Nothing seems as fundamental to obtaining justice in the system as ensuring that the things we are all arguing about are at the very least - authentic. What a waste of time to be in a hearing, trial, deposition, litigation generally and only later find out the information other than testimony that we spent so much time and energy on turned out to be fraudulent.
Conclusion (Or is it to be continued….?)
In this era of technological advancement, particularly with the emergence of sophisticated AI tools, the challenge of authenticating evidence has never been more daunting and potentially expensive. The historical rules (and case law) regarding authentication, though steeped in tradition and legal precedent, are increasingly inadequate for handling the complexities introduced by digital and AI-generated content. The reality is that in today's digital age, seeing is no longer believing.
Our legal systems must adapt swiftly to this new reality by reevaluating and potentially redefining what constitutes acceptable authentication practices. This goes beyond merely updating existing rules; it requires a fundamental shift in how we perceive and evaluate digital evidence. The aim should not only be to catch up with current technologies but to anticipate future developments that could further complicate the authentication landscape.

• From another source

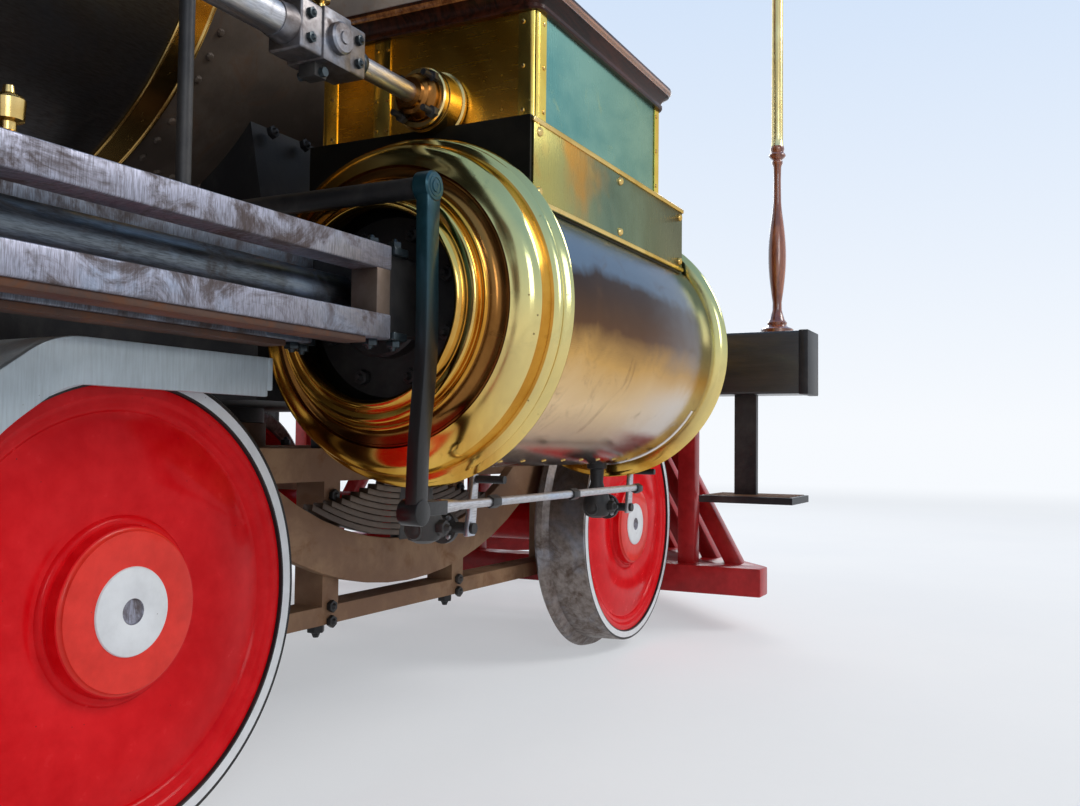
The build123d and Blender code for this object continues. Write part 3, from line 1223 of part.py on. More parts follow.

We lawyers need a more rigorous and technologically informed approach to evidence authentication. This involves not only understanding the technical aspects of digital content creation and manipulation but also integrating robust digital forensic practices into the judicial process. By doing so, we can safeguard the integrity of the justice system ensuring decisions are based on evidence that is not just convincing, but authentic.
It is imperative to ensure that our justice system remains fair, accurate, and relevant in an age where digital technology permeates every aspect of our lives. As we continue to navigate these challenges, the dialogue between legal expertise and technological innovation will be crucial in crafting policies that uphold the foundational principles of justice while embracing the inevitable advancements of the digital age.